Author GreatDad Writers
Submitted 15-12-2011

Nobody said parenting was easy. As a dad, you will often find yourself at odds with your children in regards to misbehavior, poor school work, staying out late, being a smart mouth or any number of ways children screw up or rebel against your authority. In these turbulent situations, things can often go from bad to worse depending on how you and your children speak and act. Here are some things to consider when handling tough family circumstances without making your kids resent you.

Nixing "bad" friends

While you may like the majority of your children's friends, chances are that there are one or two bad eggs in the mix that you may not approve of.
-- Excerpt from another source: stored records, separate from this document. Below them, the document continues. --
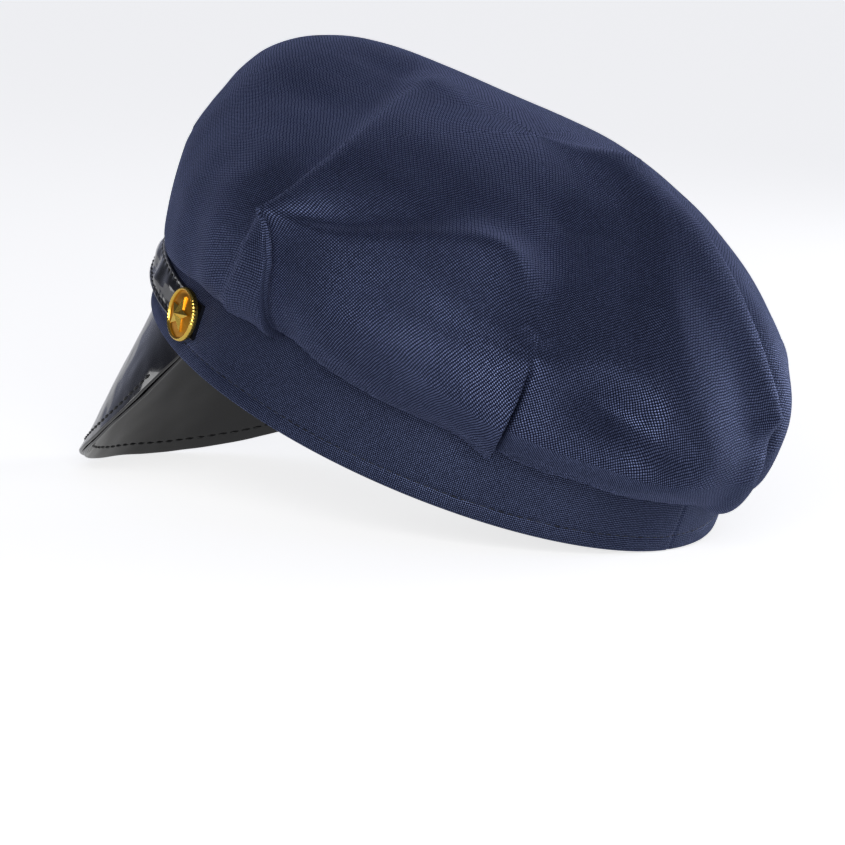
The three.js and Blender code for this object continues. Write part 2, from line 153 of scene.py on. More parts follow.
# %% Grid and mesh helpers
def grid_faces(rows, columns, wrap_rows=False, wrap_columns=False):
    """Quads of each point, the next in its row, and the two beside them in the next row."""
    row = np.arange(rows if wrap_rows else rows - 1)
    column = np.arange(columns if wrap_columns else columns - 1)
    row, column = np.meshgrid(row, column, indexing="ij")
    next_row, next_column = (row + 1) % rows, (column + 1) % columns
    corners = [row * columns + column, row * columns + next_column,
               next_row * columns + next_column, next_row * columns + column]
    return np.stack(corners, -1).reshape(-1, 4)


def fan(ring, apex):
    """Triangles from each side of a closed ring of points to an apex."""
    return np.stack([ring, np.roll(ring, -1), np.full(len(ring), apex)], -1)


def make_piece(name, points, faces, uv=None, sharp=None):
    """One object from points (n, 3) in level millimetres and lists of faces; uv is (n, 2) in metres."""
    mesh = bpy.data.meshes.new(name)
    all_faces = [face for group in faces for face in np.asarray(group).tolist()]
    mesh.from_pydata(stand(points).tolist(), [], all_faces)
    mesh.shade_smooth()
    if sharp is not None:
        mesh.set_sharp_from_angle(angle=np.radians(sharp))
    if uv is not None:
        corner = np.empty(len(mesh.loops), dtype=np.int32)
        mesh.loops.foreach_get("vertex_index", corner)
        mesh.uv_layers.new(name="cloth").data.foreach_set("uv", uv[corner].astype(np.float32).ravel())
    mesh.validate()
    piece = bpy.data.objects.new(name, mesh)
    bpy.context.scene.collection.objects.link(piece)
    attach(piece, "root")
    print(f"{name}: {len(mesh.vertices)} points, {len(mesh.polygons)} faces")
    return piece


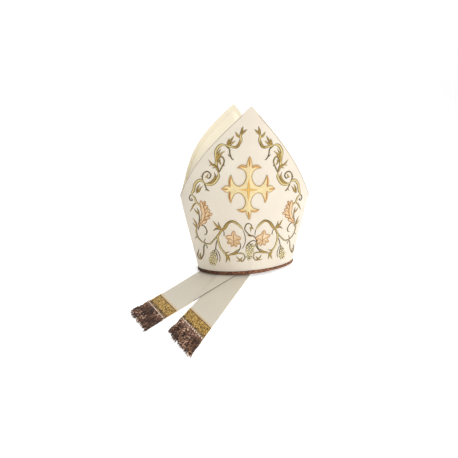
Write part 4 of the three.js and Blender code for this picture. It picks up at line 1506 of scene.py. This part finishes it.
class MITRE_OT_fringes(bpy.types.Operator):
    """The heading, the pale cord and the twisted strands at the end of each lappet"""

    bl_idname = "mitre.fringes"
    bl_label = "Fringes"

    def execute(self, context):
        fringe = settings("mitre_fringe")
        dark, light = tuple(fringe.dark), tuple(fringe.light)
        for seed, (side, lappet) in enumerate(LAPPETS.items()):
            chance = random.Random(11 + seed)
            strands = Pieces()
            for index in range(fringe.strands):
                strands.tube(*self.strand(lappet, fringe, index, chance), chance.random())
            self.lay_shade_locks(strands, lappet, fringe.length / MM)
            piece = strands.build(f"fringe_{side}_strands")
            # The fringe thread carries painted glints
            piece.data.materials.append(plied_thread(
                f"{side} fringe thread", dark, light, 0.0022, 0.1, 0.32,
                painted_glint=(0.86, 0.60, 0.44)))
            finish_piece(piece, (f"fringe_{side}",))
            heading = self.heading(lappet).build(f"fringe_{side}_heading")
            heading.data.materials.append(plied_thread(
                f"{side} heading thread", (0.085, 0.042, 0.02), (0.62, 0.42, 0.20),
                0.0018, 0.15, 0.35))
            finish_piece(heading)
            cord = self.cord(lappet).build(f"fringe_{side}_cord")
            cord.data.materials.append(plied_thread(
                f"{side} pale cord", (0.24, 0.14, 0.09), (0.95, 0.77, 0.64), 0.0021, 0.0, 0.4))
            finish_piece(cord)
        return {"FINISHED"}

    def frame_at(self, lappet, across, beyond, aside, level):
        """A point past the lappet's end: beyond it, to one side, and over the floor."""
        root = lappet_plan(lappet, lappet["floor"], across)
        heading = heading_of(lappet)
        x = root[..., 0] + heading[0] * beyond - heading[1] * aside
        y = root[..., 1] + heading[1] * beyond + heading[0] * aside
        return np.stack(np.broadcast_arrays(x, y, level), -1)

    def strand(self, lappet, fringe, index, chance):
        """One twisted strand that curls from under the cord to its ragged tip."""
        count = fringe.strands
        place = 2 * (index + chance.uniform(-0.4, 0.4)) / (count - 1) - 1
        across = FRINGE_SPREAD * min(max(place, -1), 1)
        lock = math.floor((across + 1) * FRINGE_LOCKS / 2)
        pull = ((2 * lock + 1) / FRINGE_LOCKS - 1 - across) * lappet["half_end"]
        length = fringe.length / MM * (chance.uniform(0.8, 0.98) + 0.04 * math.sin(lock * 2.7))
        if chance.random() < 0.06:
            length += chance.uniform(1.5, 4.5)
        share = np.linspace(0, 1, 40)
        layer = index % 4
        sway = 1.5 * np.sin(share * 6.5 + lock * 1.9) + chance.uniform(-2.6, 2.6) * share
        drift = (pull * 0.45 + sway) * smooth(share * 1.4)
        curl = chance.uniform(0.5, 1.25) * smooth(share * 4)
        phase = share * length / chance.uniform(3.8, 7.5) * 2 * math.pi + chance.uniform(0, 6)
        thick = fringe.thickness / MM / 2 * chance.uniform(0.8, 1.15)
        beyond = STRAND_START + share * (length - STRAND_START)
        rest = thick + 0.55 * layer + curl
        level = np.maximum(
            np.interp(beyond, (STRAND_START, FRINGE_HEAD, 14), (3.9, 3.9, 0)), rest)
        centre = self.frame_at(
            lappet, across, beyond, drift + curl * np.cos(phase),
            np.maximum(level + curl * np.sin(phase), thick))
        return self.round_rings(centre, thick * np.where(share > 0.96, 0.6, 1.0), share * length)

    def lay_shade_locks(self, strands, lappet, length):
        """Flat locks below the strands, with a ragged end, in the darkest tone as painted shade deep in
        the fringe.
        """
        for lock in range(SHADE_LOCKS):
            middle = -0.96 + 1.92 * lock / (SHADE_LOCKS - 1)
            far = length * (0.74 + 0.12 * math.sin(lock * 2.3))
            beyond = np.linspace(FRINGE_HEAD, far, 8)
            half = 2.6 * np.array((1, 1, 1, 1, 1, 0.9, 0.7, 0.3)) / lappet["half_end"]
            corners = ((-1, 0.1), (1, 0.1), (1, 0.7), (-1, 0.7))
            rings = np.stack([
                self.frame_at(lappet, np.clip(middle + side * half, -0.97, 0.97), beyond, 0, level)
                for side, level in corners], 1)
            run = np.broadcast_to((beyond * MM)[:, None], rings.shape[:2])
            strands.tube(rings, np.stack((run, np.full(run.shape, 0.5)), -1), 0.0)

    def round_rings(self, centre, radius, run):
        """Six-sided rings round a thread's middle line."""
        tangent = np.gradient(centre, axis=0)
        tangent /= np.linalg.norm(tangent, axis=1, keepdims=True)
        side = np.cross(tangent, (0.0, 0.0, 1.0))
        side /= np.linalg.norm(side, axis=1, keepdims=True)
        over = np.cross(side, tangent)
        turns = np.linspace(0, 2 * math.pi, 6, endpoint=False)
        spokes = (np.cos(turns)[None, :, None] * side[:, None]
                  + np.sin(turns)[None, :, None] * over[:, None])
        rings = centre[:, None] + np.broadcast_to(radius, len(centre))[:, None, None] * spokes
        uvs = np.stack(np.broadcast_arrays((run * MM)[:, None], turns[None, :] / (2 * math.pi)), -1)
        return rings, uvs

    def heading(self, lappet):
        """A dark tape from the gold band over the join, with three rows of small loops."""
        pieces = Pieces()
        across = np.linspace(-1, 1, 60)
        profile = ((-8.8, 2.0), (-8.8, 2.7), (-8.2, 3.1), (-1.0, 3.2), (4.4, 3.0), (5.1, 2.4),
                   (5.1, 0.3), (0.5, 0.3), (0.5, 2.0))
        rings = np.stack([
            self.frame_at(lappet, across, beyond, 0, level) for beyond, level in profile], 1)
        run = np.broadcast_to((across * lappet["half_end"] * MM)[:, None], rings.shape[:2])
        uvs = np.stack((run, np.broadcast_to(np.linspace(0, 1, len(profile)), run.shape)), -1)
        pieces.tube(rings, uvs, 0.2)
        across = np.linspace(-0.985, 0.985, 260)
        for row, beyond in enumerate((-7.4, -5.4, -3.5)):
            wave = across * lappet["half_end"] / 3.8 * 2 * math.pi + row * 2.0
            pieces.tube(*self.rope(
                lappet, across, beyond + 0.9 * np.sin(wave), 3.4 + 0.35 * np.cos(wave), 0.55),
                0.35 + 0.25 * row)
        return pieces

    def cord(self, lappet):
        """A pale ply and a brown one twisted round each other."""
        pieces = Pieces()
        across = np.linspace(-0.985, 0.985, 240)
        for phase, tone in ((0, 1.4), (math.pi, 0.1)):
            twist = across * lappet["half_end"] / 4.6 * 2 * math.pi + phase
            pieces.tube(*self.rope(
                lappet, across, -1.7 + 0.4 * np.sin(twist), 4.1 + 0.6 * np.cos(twist), 0.95), tone)
        return pieces

    def rope(self, lappet, across, beyond, level, radius):
        """Rings of a thin rope that runs across the lappet's end."""
        centre = self.frame_at(lappet, across, beyond, 0, level)
        return self.round_rings(centre, radius, across * lappet["half_end"])


# The add-on


class MITRE_PT_sidebar(bpy.types.Panel):
    """The mitre's steps and what can be changed"""

    bl_label = "Mitre"
    bl_idname = "MITRE_PT_sidebar"
    bl_space_type = "VIEW_3D"
    bl_region_type = "UI"
    bl_category = "Mitre"

    def draw(self, context):
        for step in STEPS:
            self.layout.operator(step.bl_idname)
        for name in GROUPS:
            box = self.layout.box()
            group = getattr(context.scene, name)
            for key in GROUPS[name].__annotations__:
                box.prop(group, key)


GROUPS = {
    "mitre_cloth": MitreCloth,
    "mitre_gold": MitreGold,
    "mitre_braid": MitreBraid,
    "mitre_fringe": MitreFringe,
    "mitre_stage": MitreStage,
}
STEPS = (
    MITRE_OT_stage,
    MITRE_OT_panels,
    MITRE_OT_gusset,
    MITRE_OT_rim_braid,
    MITRE_OT_cross,
    MITRE_OT_scrolls,
    MITRE_OT_lappets,
    MITRE_OT_gold_bands,
    MITRE_OT_fringes,
)


def register():
    for kind in (*GROUPS.values(), *STEPS, MITRE_PT_sidebar):
        bpy.utils.register_class(kind)
    for name, kind in GROUPS.items():
        setattr(bpy.types.Scene, name, bpy.props.PointerProperty(type=kind))


def unregister():
    for name in GROUPS:
        delattr(bpy.types.Scene, name)
    for kind in reversed((*GROUPS.values(), *STEPS, MITRE_PT_sidebar)):
        bpy.utils.unregister_class(kind)


def main():
    register()
    bpy.ops.mitre.stage()
    bpy.ops.mitre.panels()
    bpy.ops.mitre.gusset()
    bpy.ops.mitre.rim_braid()
    bpy.ops.mitre.cross()
    bpy.ops.mitre.scrolls()
    bpy.ops.mitre.lappets()
    bpy.ops.mitre.gold_bands()
    bpy.ops.mitre.fringes()


if __name__ == "__main__":
    main()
Having said that, forcing your son or daughter to refrain from hanging out with beloved buddies may not be the best course of action and may only work to reinforce his or her rebel status. Unless there's a real risk to your children's well-being by associating with this friend, you may want to accept that kids will hang out with whomever they want to. Stifling this freedom might only make matters worse.

Labeling

As a dad, you see firsthand how your children grow and develop throughout the course of their lives – from a shy preteen to an outgoing college student. While you might have developed an opinion of your child's overall personality and skills – smart, sassy, quiet or troublesome – avoid labeling your children. After all, you don't want your child's behavior to dominate your view of their personality.

Comparing siblings

When children act out or perform poorly, your natural reaction might be to point toward another sibling as an example of your preferred expectations. However, this comparison can often do more harm than good. No child wants to hear that a brother or sister is "better" than them at something – especially not from a parent. Instead, try to brainstorm other ways to encourage your children to work harder and behave better while not looking like a dad who plays favorites.